I remember listening to a Robert Higgs’ podcast on the New Deal and he said that there was a time when many people opposed going on the government dole. People believed that it was immoral to accept assistance from the State and chose to rely on themselves and their communities. However, FDR’s policies so wrecked the free market that some people could not find work anywhere and chose to go on the dole. Their spirits were so worn down that they compromised their morals. This is what the policies of the State do to the moral character of the people and this is why we cannot let them off the hook.

Gabe April 22, 2009 at 2:19 pm

The governemnt likes to see regular murders occuring. It is easier to justify a police state, millions of prisoners and gun confiscation when murders and rapes are occurring at a regular clip. The government and MSM can blame the crimes on any number of approved reasons 1)drugs, 2) greed/self-interest, 3) guns, 4) testosterone, 5) terrorist etc.

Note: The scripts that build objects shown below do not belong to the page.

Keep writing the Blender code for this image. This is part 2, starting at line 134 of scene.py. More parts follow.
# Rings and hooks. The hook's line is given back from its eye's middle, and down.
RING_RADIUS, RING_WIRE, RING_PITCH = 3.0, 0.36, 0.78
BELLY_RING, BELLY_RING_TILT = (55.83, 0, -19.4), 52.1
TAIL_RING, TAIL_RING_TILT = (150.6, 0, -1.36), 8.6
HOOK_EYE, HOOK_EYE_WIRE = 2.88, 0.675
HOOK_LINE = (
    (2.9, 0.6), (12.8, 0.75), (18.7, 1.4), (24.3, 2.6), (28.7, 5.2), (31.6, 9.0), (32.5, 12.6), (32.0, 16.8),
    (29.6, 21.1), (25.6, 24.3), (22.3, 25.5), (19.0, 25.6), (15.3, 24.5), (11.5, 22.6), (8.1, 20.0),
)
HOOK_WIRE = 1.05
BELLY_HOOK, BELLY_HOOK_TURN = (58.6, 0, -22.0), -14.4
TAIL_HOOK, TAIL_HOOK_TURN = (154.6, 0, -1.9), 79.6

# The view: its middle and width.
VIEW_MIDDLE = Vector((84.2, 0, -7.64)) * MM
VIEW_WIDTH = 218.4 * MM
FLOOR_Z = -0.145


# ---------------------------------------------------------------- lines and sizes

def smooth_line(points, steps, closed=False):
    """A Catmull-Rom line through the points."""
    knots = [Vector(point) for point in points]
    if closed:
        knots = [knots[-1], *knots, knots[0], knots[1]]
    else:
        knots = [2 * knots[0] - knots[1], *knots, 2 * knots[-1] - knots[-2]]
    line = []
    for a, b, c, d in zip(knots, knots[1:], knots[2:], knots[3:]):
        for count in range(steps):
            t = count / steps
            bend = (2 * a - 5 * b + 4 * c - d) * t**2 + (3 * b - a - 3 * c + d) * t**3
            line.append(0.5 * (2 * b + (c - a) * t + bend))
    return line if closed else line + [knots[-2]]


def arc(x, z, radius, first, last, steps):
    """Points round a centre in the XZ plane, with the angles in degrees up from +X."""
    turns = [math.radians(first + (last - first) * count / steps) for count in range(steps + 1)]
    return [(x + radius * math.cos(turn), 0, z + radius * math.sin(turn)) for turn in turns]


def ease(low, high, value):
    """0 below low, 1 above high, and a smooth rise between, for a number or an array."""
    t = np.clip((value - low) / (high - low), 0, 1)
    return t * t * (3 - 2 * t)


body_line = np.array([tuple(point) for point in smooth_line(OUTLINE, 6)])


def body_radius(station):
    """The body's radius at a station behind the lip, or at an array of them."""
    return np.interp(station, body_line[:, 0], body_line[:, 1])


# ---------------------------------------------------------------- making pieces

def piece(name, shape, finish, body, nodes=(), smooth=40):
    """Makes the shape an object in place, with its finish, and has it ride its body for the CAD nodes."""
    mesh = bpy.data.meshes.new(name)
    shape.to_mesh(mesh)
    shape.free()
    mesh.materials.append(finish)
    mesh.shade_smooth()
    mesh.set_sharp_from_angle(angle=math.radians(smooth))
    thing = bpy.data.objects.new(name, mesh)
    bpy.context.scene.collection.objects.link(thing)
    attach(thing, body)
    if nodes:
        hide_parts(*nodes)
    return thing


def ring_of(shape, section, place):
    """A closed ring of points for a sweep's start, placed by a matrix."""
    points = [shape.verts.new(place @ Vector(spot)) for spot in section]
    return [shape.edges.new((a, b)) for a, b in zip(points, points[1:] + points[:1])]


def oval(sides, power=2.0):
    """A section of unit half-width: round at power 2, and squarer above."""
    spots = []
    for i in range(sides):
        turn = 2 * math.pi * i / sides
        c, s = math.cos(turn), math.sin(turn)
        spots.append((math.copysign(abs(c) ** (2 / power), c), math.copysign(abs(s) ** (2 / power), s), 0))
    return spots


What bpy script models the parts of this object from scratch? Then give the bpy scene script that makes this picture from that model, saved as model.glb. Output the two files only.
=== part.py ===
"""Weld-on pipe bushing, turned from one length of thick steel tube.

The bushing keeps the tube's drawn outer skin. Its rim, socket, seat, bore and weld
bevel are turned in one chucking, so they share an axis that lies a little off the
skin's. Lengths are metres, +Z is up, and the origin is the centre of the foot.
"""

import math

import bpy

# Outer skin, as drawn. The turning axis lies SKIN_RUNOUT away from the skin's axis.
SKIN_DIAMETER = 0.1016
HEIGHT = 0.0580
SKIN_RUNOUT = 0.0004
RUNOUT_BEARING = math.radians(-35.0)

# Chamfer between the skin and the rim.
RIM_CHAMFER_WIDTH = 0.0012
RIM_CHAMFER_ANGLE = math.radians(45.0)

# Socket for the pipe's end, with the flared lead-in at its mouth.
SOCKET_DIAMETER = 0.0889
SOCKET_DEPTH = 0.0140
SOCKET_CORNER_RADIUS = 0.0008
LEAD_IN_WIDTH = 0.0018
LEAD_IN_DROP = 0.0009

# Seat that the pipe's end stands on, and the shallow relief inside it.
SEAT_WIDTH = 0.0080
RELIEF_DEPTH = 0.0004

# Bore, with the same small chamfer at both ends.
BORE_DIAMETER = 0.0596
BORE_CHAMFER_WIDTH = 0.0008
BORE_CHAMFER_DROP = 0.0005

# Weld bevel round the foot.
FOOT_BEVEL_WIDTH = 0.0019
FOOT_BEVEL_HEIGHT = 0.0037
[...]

Then the government can explain why more resources need to be confsicated to fight these problems.

Agustin April 22, 2009 at 2:35 pm

Our entire banking system is predicated on ever increasing levels of debt. Every dollar that is in existence today has been created out of debt. Money is debt and debt is money. It is a sick world we live in.

gary c. stephenson April 22, 2009 at 4:41 pm

karen: sorry, you are not at your best on this one. i am no fan of the fed., the federal govt. etc., but this guys problems run deeper than the present value of an ordinary annuity. forcing someone to do something and making it attractive to do the same thing is the matter at hand. taking out your whole family is beyond comprehension.